• **TASK DESCRIPTION**: Output the lines that follow exactly as they are.

• **SOURCE MATERIAL**:
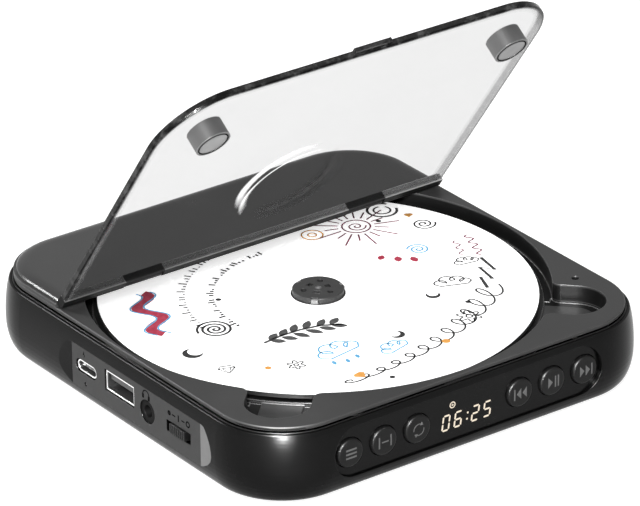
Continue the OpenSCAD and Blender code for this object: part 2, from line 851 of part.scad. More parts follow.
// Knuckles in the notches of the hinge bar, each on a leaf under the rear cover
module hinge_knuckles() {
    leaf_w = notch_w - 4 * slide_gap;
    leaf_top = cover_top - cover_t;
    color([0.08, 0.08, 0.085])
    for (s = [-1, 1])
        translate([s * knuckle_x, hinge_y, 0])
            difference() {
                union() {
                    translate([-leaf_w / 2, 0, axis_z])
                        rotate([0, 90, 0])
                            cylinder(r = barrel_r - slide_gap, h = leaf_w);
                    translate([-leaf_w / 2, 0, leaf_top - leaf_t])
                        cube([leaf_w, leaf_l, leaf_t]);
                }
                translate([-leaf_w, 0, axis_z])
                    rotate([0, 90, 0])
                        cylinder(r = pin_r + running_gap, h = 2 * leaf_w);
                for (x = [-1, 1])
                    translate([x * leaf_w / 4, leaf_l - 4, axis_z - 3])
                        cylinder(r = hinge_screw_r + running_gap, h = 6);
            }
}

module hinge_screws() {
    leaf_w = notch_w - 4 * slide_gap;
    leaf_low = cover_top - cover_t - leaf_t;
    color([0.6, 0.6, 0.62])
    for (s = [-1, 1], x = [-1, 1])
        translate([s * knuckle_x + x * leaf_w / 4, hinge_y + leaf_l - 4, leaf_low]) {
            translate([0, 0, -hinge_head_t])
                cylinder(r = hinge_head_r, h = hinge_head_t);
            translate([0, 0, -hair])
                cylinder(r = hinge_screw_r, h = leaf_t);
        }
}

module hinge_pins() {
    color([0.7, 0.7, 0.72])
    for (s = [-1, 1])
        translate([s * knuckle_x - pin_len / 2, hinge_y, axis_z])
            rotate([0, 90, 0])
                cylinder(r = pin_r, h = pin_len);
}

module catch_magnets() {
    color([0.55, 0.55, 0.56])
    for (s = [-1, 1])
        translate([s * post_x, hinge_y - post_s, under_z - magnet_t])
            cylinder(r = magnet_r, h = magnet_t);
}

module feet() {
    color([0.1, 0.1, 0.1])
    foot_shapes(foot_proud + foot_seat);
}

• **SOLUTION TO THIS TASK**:
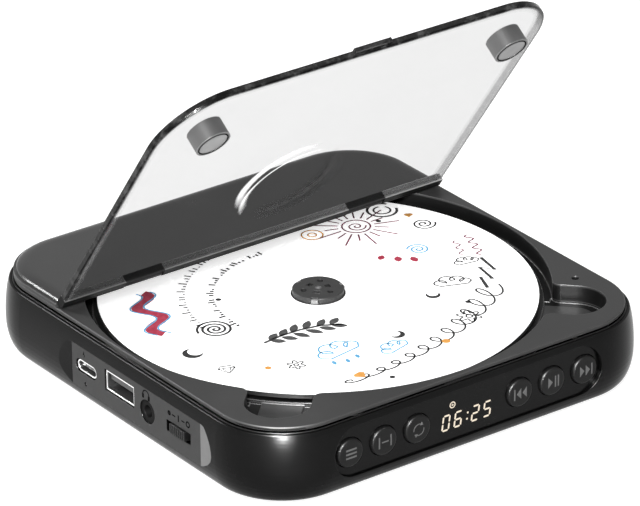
Continue the OpenSCAD and Blender code for this object: part 2, from line 851 of part.scad. More parts follow.
// Knuckles in the notches of the hinge bar, each on a leaf under the rear cover
module hinge_knuckles() {
    leaf_w = notch_w - 4 * slide_gap;
    leaf_top = cover_top - cover_t;
    color([0.08, 0.08, 0.085])
    for (s = [-1, 1])
        translate([s * knuckle_x, hinge_y, 0])
            difference() {
                union() {
                    translate([-leaf_w / 2, 0, axis_z])
                        rotate([0, 90, 0])
                            cylinder(r = barrel_r - slide_gap, h = leaf_w);
                    translate([-leaf_w / 2, 0, leaf_top - leaf_t])
                        cube([leaf_w, leaf_l, leaf_t]);
                }
                translate([-leaf_w, 0, axis_z])
                    rotate([0, 90, 0])
                        cylinder(r = pin_r + running_gap, h = 2 * leaf_w);
                for (x = [-1, 1])
                    translate([x * leaf_w / 4, leaf_l - 4, axis_z - 3])
                        cylinder(r = hinge_screw_r + running_gap, h = 6);
            }
}

module hinge_screws() {
    leaf_w = notch_w - 4 * slide_gap;
    leaf_low = cover_top - cover_t - leaf_t;
    color([0.6, 0.6, 0.62])
    for (s = [-1, 1], x = [-1, 1])
        translate([s * knuckle_x + x * leaf_w / 4, hinge_y + leaf_l - 4, leaf_low]) {
            translate([0, 0, -hinge_head_t])
                cylinder(r = hinge_head_r, h = hinge_head_t);
            translate([0, 0, -hair])
                cylinder(r = hinge_screw_r, h = leaf_t);
        }
}

module hinge_pins() {
    color([0.7, 0.7, 0.72])
    for (s = [-1, 1])
        translate([s * knuckle_x - pin_len / 2, hinge_y, axis_z])
            rotate([0, 90, 0])
                cylinder(r = pin_r, h = pin_len);
}

module catch_magnets() {
    color([0.55, 0.55, 0.56])
    for (s = [-1, 1])
        translate([s * post_x, hinge_y - post_s, under_z - magnet_t])
            cylinder(r = magnet_r, h = magnet_t);
}

module feet() {
    color([0.1, 0.1, 0.1])
    foot_shapes(foot_proud + foot_seat);
}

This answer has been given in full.